* **Given information**
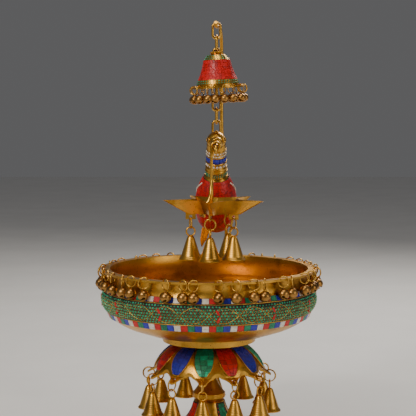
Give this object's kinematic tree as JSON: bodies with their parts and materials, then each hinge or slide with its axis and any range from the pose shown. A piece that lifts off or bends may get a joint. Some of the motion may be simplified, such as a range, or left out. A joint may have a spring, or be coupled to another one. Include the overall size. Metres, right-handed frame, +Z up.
{
  "type": "standing brass bowl with a chain-hung parrot oil lamp",
  "caption": "Brass mosaic bowl on a lotus stand, with bells round its rim; an arm behind it hangs a canopy, a parrot and a star-shaped oil lamp on a chain.",
  "frame": {"origin": "centre of the base's underside, on the floor", "axes": "+Z up; the front, where the oil lamp hangs before the parrot, faces -Y; +X is the viewer's right"},
  "size_m": [0.3216, 0.3406, 0.6048],
  "materials": {
    "brass": "aged, hand polished",
    "bright_brass": "polished",
    "steel": "plain",
    "green_mosaic": "malachite and turquoise chips in dark grout, waxed",
    "red_mosaic": "coral red chips in dark grout, waxed",
    "blue_mosaic": "lapis blue chips in dark grout, waxed",
    "white_beads": "shell white beads with blue ones between",
    "mixed_tiles": "red, green, blue and white tiles, waxed"
  },
  "bodies": {
    "stand": {"arm_set_screw": "steel", "arm_socket": "brass", "base_dome": "brass", "base_stripes_green": "green_mosaic", "base_stripes_red": "red_mosaic", "bowl": "brass", "bowl_mosaic_band": "green_mosaic", "bowl_tiles_lower": "mixed_tiles", "bowl_tiles_upper": "mixed_tiles", "hanger_arm": "brass", "lotus_bell_rings": "bright_brass", "lotus_hub": "brass", "lotus_shell": "brass", "petal_inlays_blue": "blue_mosaic", "petal_inlays_green": "green_mosaic", "petal_inlays_red": "red_mosaic", "rim_ghungroos": "bright_brass", "rim_rings": "bright_brass", "spool_neck": "brass", "tie_nuts": "steel", "tie_rod": "steel", "tie_washers": "steel"},
    "link_upper_1": {"link_upper_1": "brass"},
    "link_upper_2": {"link_upper_2": "brass"},
    "canopy": {"canopy_ghungroos": "bright_brass", "canopy_green_bands": "green_mosaic", "canopy_red_inlay": "red_mosaic", "canopy_rings": "bright_brass", "canopy_rod": "brass", "canopy_shell": "brass"},
    "link_lower_1": {"link_lower_1": "brass"},
    "link_lower_2": {"link_lower_2": "brass"},
    "link_lower_3": {"link_lower_3": "brass"},
    "link_lower_4": {"link_lower_4": "brass"},
    "bird": {"bird_body": "brass", "bird_neck_beads": "white_beads", "bird_red_mosaic": "red_mosaic", "bird_tail": "brass"},
    "lamp": {"lamp_dish": "brass", "lamp_hook": "brass", "lamp_bell_rings": "bright_brass"},
    "lamp_bell_1": {"lamp_bell_1": "bright_brass"},
    "lamp_bell_2": {"lamp_bell_2": "bright_brass"},
    "lamp_bell_3": {"lamp_bell_3": "bright_brass"},
    "lamp_bell_4": {"lamp_bell_4": "bright_brass"},
    "lotus_bell_01": {"lotus_bell_01": "bright_brass"},
    "lotus_bell_02": {"lotus_bell_02": "bright_brass"},
    "lotus_bell_03": {"lotus_bell_03": "bright_brass"},
    "lotus_bell_04": {"lotus_bell_04": "bright_brass"},
    "lotus_bell_05": {"lotus_bell_05": "bright_brass"},
    "lotus_bell_06": {"lotus_bell_06": "bright_brass"},
    "lotus_bell_07": {"lotus_bell_07": "bright_brass"},
    "lotus_bell_08": {"lotus_bell_08": "bright_brass"},
    "lotus_bell_09": {"lotus_bell_09": "bright_brass"},
    "lotus_bell_10": {"lotus_bell_10": "bright_brass"},
    "lotus_bell_11": {"lotus_bell_11": "bright_brass"},
    "lotus_bell_12": {"lotus_bell_12": "bright_brass"}
  },
  "joints": [
    {"name": "link_upper_1_swing", "type": "hinge", "parent": "stand", "child": "link_upper_1", "pos_m": [0.0105, 0, 0.598], "axis": [0.0906, 0.9959, 0], "range_deg": [-8, 8]},
    {"name": "link_upper_2_swing", "type": "hinge", "parent": "link_upper_1", "child": "link_upper_2", "pos_m": [0.0105, 0, 0.5813], "axis": [0.9959, -0.0906, 0], "range_deg": [-5, 5]},
    {"name": "canopy_swing", "type": "hinge", "parent": "link_upper_2", "child": "canopy", "pos_m": [0.0105, 0, 0.5638], "axis": [0.0906, 0.9959, 0], "range_deg": [-8, 8]},
    {"name": "link_lower_1_swing", "type": "hinge", "parent": "canopy", "child": "link_lower_1", "pos_m": [0.0105, 0, 0.5165], "axis": [0.9959, -0.0906, 0], "range_deg": [-5, 5]},
    {"name": "link_lower_2_swing", "type": "hinge", "parent": "link_lower_1", "child": "link_lower_2", "pos_m": [0.0105, 0, 0.499], "axis": [0.0906, 0.9959, 0], "range_deg": [-8, 8]},
    {"name": "link_lower_3_swing", "type": "hinge", "parent": "link_lower_2", "child": "link_lower_3", "pos_m": [0.0105, 0, 0.4815], "axis": [0.9959, -0.0906, 0], "range_deg": [-5, 5]},
    {"name": "link_lower_4_swing", "type": "hinge", "parent": "link_lower_3", "child": "link_lower_4", "pos_m": [0.0105, 0, 0.464], "axis": [0.0906, 0.9959, 0], "range_deg": [-8, 8]},
    {"name": "bird_swing", "type": "hinge", "parent": "link_lower_4", "child": "bird", "pos_m": [0.0105, 0, 0.4465], "axis": [0.9959, -0.0906, 0], "range_deg": [-5, 5]},
    {"name": "lamp_swing", "type": "hinge", "parent": "bird", "child": "lamp", "pos_m": [0.009, -0.05, 0.434], "axis": [0, 1, 0], "range_deg": [-2, 5]},
    {"name": "lamp_bell_1_swing", "type": "hinge", "parent": "lamp", "child": "lamp_bell_1", "pos_m": [0.03348, -0.06335, 0.3226], "axis": [0.4305, 0.9026, 0], "range_deg": [-12, 4]},
    {"name": "lamp_bell_2_swing", "type": "hinge", "parent": "lamp", "child": "lamp_bell_2", "pos_m": [0.02684, -0.02751, 0.3226], "axis": [-0.7254, 0.6884, 0], "range_deg": [-12, 4]},
    {"name": "lamp_bell_3_swing", "type": "hinge", "parent": "lamp", "child": "lamp_bell_3", "pos_m": [-0.02498, -0.05565, 0.3226], "axis": [0.1822, -0.9833, 0], "range_deg": [-12, 4]},
    {"name": "lamp_bell_4_swing", "type": "hinge", "parent": "lamp", "child": "lamp_bell_4", "pos_m": [0.00145, -0.08074, 0.3226], "axis": [0.9914, -0.1305, 0], "range_deg": [-12, 4]},
    {"name": "lotus_bell_01_swing", "type": "hinge", "parent": "stand", "child": "lotus_bell_01", "pos_m": [-0.00899, -0.08553, 0.1012], "axis": [-0.1045, -0.9945, 0], "range_deg": [-8, 8]},
    {"name": "lotus_bell_02_swing", "type": "hinge", "parent": "stand", "child": "lotus_bell_02", "pos_m": [0.03498, -0.07856, 0.1012], "axis": [0.4067, -0.9135, 0], "range_deg": [-8, 8]},
    {"name": "lotus_bell_03_swing", "type": "hinge", "parent": "stand", "child": "lotus_bell_03", "pos_m": [0.06957, -0.05055, 0.1012], "axis": [0.809, -0.5878, 0], "range_deg": [-8, 8]},
    {"name": "lotus_bell_04_swing", "type": "hinge", "parent": "stand", "child": "lotus_bell_04", "pos_m": [0.08553, -0.00899, 0.1012], "axis": [0.9945, -0.1045, 0], "range_deg": [-8, 8]},
    {"name": "lotus_bell_05_swing", "type": "hinge", "parent": "stand", "child": "lotus_bell_05", "pos_m": [0.07856, 0.03498, 0.1012], "axis": [0.9135, 0.4067, 0], "range_deg": [-8, 8]},
    {"name": "lotus_bell_06_swing", "type": "hinge", "parent": "stand", "child": "lotus_bell_06", "pos_m": [0.05055, 0.06957, 0.1012], "axis": [0.5878, 0.809, 0], "range_deg": [-8, 8]},
    {"name": "lotus_bell_07_swing", "type": "hinge", "parent": "stand", "child": "lotus_bell_07", "pos_m": [0.00899, 0.08553, 0.1012], "axis": [0.1045, 0.9945, 0], "range_deg": [-8, 8]},
    {"name": "lotus_bell_08_swing", "type": "hinge", "parent": "stand", "child": "lotus_bell_08", "pos_m": [-0.03498, 0.07856, 0.1012], "axis": [-0.4067, 0.9135, 0], "range_deg": [-8, 8]},
    {"name": "lotus_bell_09_swing", "type": "hinge", "parent": "stand", "child": "lotus_bell_09", "pos_m": [-0.06957, 0.05055, 0.1012], "axis": [-0.809, 0.5878, 0], "range_deg": [-8, 8]},
    {"name": "lotus_bell_10_swing", "type": "hinge", "parent": "stand", "child": "lotus_bell_10", "pos_m": [-0.08553, 0.00899, 0.1012], "axis": [-0.9945, 0.1045, 0], "range_deg": [-8, 8]},
    {"name": "lotus_bell_11_swing", "type": "hinge", "parent": "stand", "child": "lotus_bell_11", "pos_m": [-0.07856, -0.03498, 0.1012], "axis": [-0.9135, -0.4067, 0], "range_deg": [-8, 8]},
    {"name": "lotus_bell_12_swing", "type": "hinge", "parent": "stand", "child": "lotus_bell_12", "pos_m": [-0.05055, -0.06957, 0.1012], "axis": [-0.5878, -0.809, 0], "range_deg": [-8, 8]}
  ]
}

* **What the task asks**
Pull out all lines of the data with the string "bodies".

* **Task response**
Give this object's kinematic tree as JSON: bodies with their parts and materials, then each hinge or slide with its axis and any range from the pose shown. A piece that lifts off or bends may get a joint. Some of the motion may be simplified, such as a range, or left out. A joint may have a spring, or be coupled to another one. Include the overall size. Metres, right-handed frame, +Z up.
  "bodies": {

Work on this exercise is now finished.